Navajo Nation lawmakers approve casino reopening plan
FLAGSTAFF, Ariz. (AP) — Lawmakers on the Navajo Nation approved legislation Monday to reopen the tribe's four casinos, even as the tribe's health director warned that the coronavirus is spreading uncontrollably.
The tribe's casinos in Arizona and New Mexico have been closed since March. The Navajo Nation Gaming Enterprise got the blessing of the Navajo Nation Council to reopen them at a minimum 50% capacity later this month, but it still needs an OK from the tribal president.
Navajo President Jonathan Nez has 10 days to act on the legislation once it reaches him. He has not indicated whether or not he'll support it.
The casinos employ nearly 1,200 people, most of whom are Navajo.
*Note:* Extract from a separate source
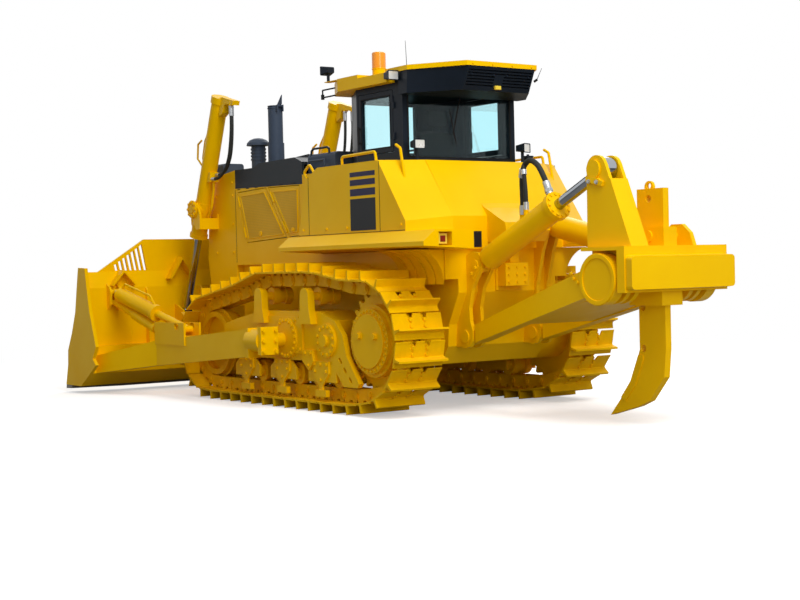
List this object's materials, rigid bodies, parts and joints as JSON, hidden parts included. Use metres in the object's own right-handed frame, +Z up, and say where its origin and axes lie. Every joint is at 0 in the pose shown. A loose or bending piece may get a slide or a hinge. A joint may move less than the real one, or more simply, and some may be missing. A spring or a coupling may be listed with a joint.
{
  "type": "bulldozer",
  "caption": "Crawler bulldozer with a semi-U blade on push arms, a closed cab behind a sloping hood, steel tracks and a parallelogram ripper at the rear.",
  "frame": {"origin": "on the ground under the middle of the overall length, on the machine's centre plane", "axes": "+X to the machine's left side, -Y forwards to the blade, +Z up"},
  "size_m": [4.13, 8.163, 3.63],
  "materials": {
    "yellow_paint": "semi-gloss",
    "track_steel": "worn, dusty",
    "worn_steel": "worn",
    "charcoal_paint": "satin",
    "blue_grey_paint": "satin",
    "cab_paint": "semi-gloss",
    "chrome": "polished",
    "clear_glass": "clear",
    "seat_vinyl": "matte",
    "orange_lens": "glossy",
    "black_rubber": "matte",
    "engine_paint": "satin"
  },
  "bodies": {
    "machine": {"track_left": "track_steel", "track_right": "track_steel", "sprockets": "yellow_paint", "idlers": "yellow_paint", "track_frames": "yellow_paint", "track_rollers": "yellow_paint", "main_frame": "yellow_paint", "radiator_guard": "yellow_paint", "engine_block": "engine_paint", "hood": "charcoal_paint", "bay_walls": "yellow_paint", "exhaust_stack": "blue_grey_paint", "precleaner": "blue_grey_paint", "platform": "yellow_paint", "cowl": "blue_grey_paint", "side_tanks": "yellow_paint", "fuel_tank": "yellow_paint", "cab_frame": "cab_paint", "cab_roof": "yellow_paint", "cab_glass": "clear_glass", "seat": "seat_vinyl", "beacon": "orange_lens", "lift_yokes": "yellow_paint", "header_tank": "blue_grey_paint", "roof_band": "cab_paint", "work_lamps": "cab_paint", "lamp_lenses": "clear_glass", "hand_rails": "yellow_paint", "filler_cap": "cab_paint", "ripper_brackets": "yellow_paint"},
    "blade_gear": {"blade": "yellow_paint", "cutting_edge": "worn_steel", "push_arms": "yellow_paint", "blade_braces": "yellow_paint"},
    "lift_barrels": {"lift_cylinders": "yellow_paint", "lift_hoses": "black_rubber"},
    "lift_pistons": {"lift_rods": "chrome"},
    "ripper_frame": {"ripper_arms": "yellow_paint"},
    "ripper_tool": {"ripper_beam": "yellow_paint", "ripper_shank": "yellow_paint"},
    "ripper_tilt_link": {"ripper_tilt_cylinder": "yellow_paint", "ripper_tilt_rod": "chrome", "ripper_hoses": "black_rubber"},
    "ripper_lift_barrel": {"ripper_lift_cylinder": "yellow_paint"},
    "ripper_lift_piston": {"ripper_lift_rod": "chrome"},
    "cab_door_left_leaf": {"cab_door_left": "cab_paint", "door_glass_left": "clear_glass"},
    "cab_door_right_leaf": {"cab_door_right": "cab_paint", "door_glass_right": "clear_glass"},
    "rain_cap_flap": {"rain_cap": "blue_grey_paint"},
    "bay_door_front_left_leaf": {"bay_door_front_left": "yellow_paint"},
    "bay_door_rear_left_leaf": {"bay_door_rear_left": "yellow_paint"},
    "bay_door_front_right_leaf": {"bay_door_front_right": "yellow_paint"},
    "bay_door_rear_right_leaf": {"bay_door_rear_right": "yellow_paint"}
  },
  "joints": [
    {"name": "blade_lift", "type": "hinge", "parent": "machine", "child": "blade_gear", "pos_m": [0, -0.2665, 0.695], "axis": [-1, 0, 0], "range_deg": [-9, 17]},
    {"name": "lift_cylinder_swing", "type": "hinge", "parent": "machine", "child": "lift_barrels", "pos_m": [0, -2.8745, 2.141], "axis": [-1, 0, 0], "range_deg": [-7.2, 13.6]},
    {"name": "lift_rod_slide", "type": "slide", "parent": "lift_barrels", "child": "lift_pistons", "axis": [0, -0.3711, -0.9286], "range_m": [-0.8783, 0.465]},
    {"name": "ripper_lift", "type": "hinge", "parent": "machine", "child": "ripper_frame", "pos_m": [0, 1.7335, 0.735], "axis": [1, 0, 0], "range_deg": [-25, 20]},
    {"name": "ripper_beam_swing", "type": "hinge", "parent": "ripper_frame", "child": "ripper_tool", "pos_m": [0, 3.6705, 1.262], "axis": [1, 0, 0], "range_deg": [-13, 16.25]},
    {"name": "ripper_tilt_swing", "type": "hinge", "parent": "machine", "child": "ripper_tilt_link", "pos_m": [0.417, 1.9085, 1.41], "axis": [1, 0, 0], "range_deg": [-28.75, 23]},
    {"name": "ripper_lift_swing", "type": "hinge", "parent": "machine", "child": "ripper_lift_barrel", "pos_m": [-0.417, 1.9085, 1.79], "axis": [1, 0, 0], "range_deg": [-26.25, 21]},
    {"name": "ripper_lift_slide", "type": "slide", "parent": "ripper_lift_barrel", "child": "ripper_lift_piston", "axis": [0.0584, 0.9764, -0.208], "range_m": [-0.3386, 0.4233]},
    {"name": "cab_door_left_hinge", "type": "hinge", "parent": "machine", "child": "cab_door_left_leaf", "pos_m": [0.7, 0.9235, 2.8], "axis": [0, 0, -1], "range_deg": [-100, 0]},
    {"name": "bay_door_front_left_hinge", "type": "hinge", "parent": "machine", "child": "bay_door_front_left_leaf", "pos_m": [0.68, -2.0495, 1.72], "axis": [0, -0.3225, 0.9466], "range_deg": [-90, 0]},
    {"name": "bay_door_rear_left_hinge", "type": "hinge", "parent": "machine", "child": "bay_door_rear_left_leaf", "pos_m": [0.68, -1.1165, 1.757], "axis": [0, -0.6073, 0.7944], "range_deg": [-90, 0]},
    {"name": "cab_door_right_hinge", "type": "hinge", "parent": "machine", "child": "cab_door_right_leaf", "pos_m": [-0.7, 0.9235, 2.8], "axis": [0, 0, 1], "range_deg": [-100, 0]},
    {"name": "bay_door_front_right_hinge", "type": "hinge", "parent": "machine", "child": "bay_door_front_right_leaf", "pos_m": [-0.68, -2.0495, 1.72], "axis": [0, 0.3225, -0.9466], "range_deg": [-90, 0]},
    {"name": "bay_door_rear_right_hinge", "type": "hinge", "parent": "machine", "child": "bay_door_rear_right_leaf", "pos_m": [-0.68, -1.1165, 1.757], "axis": [0, 0.6073, -0.7944], "range_deg": [-90, 0]},
    {"name": "rain_cap_hinge", "type": "hinge", "parent": "machine", "child": "rain_cap_flap", "pos_m": [0.25, -1.9695, 3.294], "axis": [-1, 0, 0], "range_deg": [0, 60]}
  ],
  "couplings": [
    {"joint": "lift_cylinder_swing", "follows": "blade_lift", "ratio": 0.8},
    {"joint": "lift_rod_slide", "follows": "blade_lift", "m_per_rad": -2.96},
    {"joint": "ripper_beam_swing", "follows": "ripper_lift", "ratio": -0.65},
    {"joint": "ripper_tilt_swing", "follows": "ripper_lift", "ratio": 1.15},
    {"joint": "ripper_lift_swing", "follows": "ripper_lift", "ratio": 1.05},
    {"joint": "ripper_lift_slide", "follows": "ripper_lift", "m_per_rad": -0.97}
  ]
}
They have been on paid administrative leave. The gambling enterprise has used federal Paycheck Protection Program funding and a share of the tribe's coronavirus relief funding to stay afloat.
"Our concern is that if we're unable to reopen, we're going to be forced into a situation where we would no longer have the cash reserves to be able to open again at some point in the near future," the enterprise's interim chief executive, Brian Parrish, told lawmakers.
The enterprise also wants to fully open a new travel center east of Flagstaff adjacent to its Twin Arrows Casino Resort. The tribe's other three casinos are in northwestern New Mexico.
Parrish said the enterprise has drawn up a health and safety plan in line with recommendations from tribal and federal health experts. It includes social distancing, no smoking, partitions, hand sanitizer and face shields. Safety isn't guaranteed, but Parrish said employees and patrons will be safer at the casinos than other places off the reservation.
Navajo Nation Council Delegate Carl Slater said he couldn't support the reopening while COVID-19 cases are surging across the reservation and in neighboring states.
"My fear is that we will overwhelm our healthcare system," he said.
Tribal health officials reported 47 newly confirmed cases of COVID-19 as of Monday and three additional deaths. The latest figures bring the total number of reported cases to 11,875 and death toll to 584 since the pandemic began.
Tribal health officials said 126,331 people on the vast reservation that covers parts of Arizona, New Mexico and Utah have been tested for COVID-19 since the pandemic started and 7,568 have recovered.
A shelter-in-place order, mask mandate, daily curfews and weekend lockdowns remain in effect on the Navajo Nation.
Dr. Jill Jim, who oversees the Navajo Nation Department of Health, said the tribe was doing well in September but has been seeing close to 100 new cases per day lately. The tribe also is in need of more contact tracers, she said.
"We're all at uncontrolled spread, she said.
Under the executive branch's reopening plan, tribal casinos would not be allowed to operate until community spread is low, Jim said.
Most people experience mild or moderate symptoms with the coronavirus, such as fever and cough that clear up in two to three weeks.
But for some — especially older adults and people with existing health problems — it can cause more severe illness, including pneumonia and death.
In other coronavirus-related developments on the Navajo Nation:
—A website for Navajos to apply for hardship assistance due to the coronavirus crashed Monday, the day it opened. Tribal controller Pearline Kirk said more than 16,000 applications ultimately were processed after glitches were worked out. Still, some had trouble with the site.
The tribe has approved nearly $50 million from its share of federal coronavirus relief funding to dole out to Navajos in need. The program is not first-come, first-served.
Tribal officials said all online and paper applications will be considered for funding. The deadline is Nov. 30.
The maximum financial assistance amount is $1,500 for people 18 and older and $500 for minors, officials said. The first checks are expected to be mailed in early December.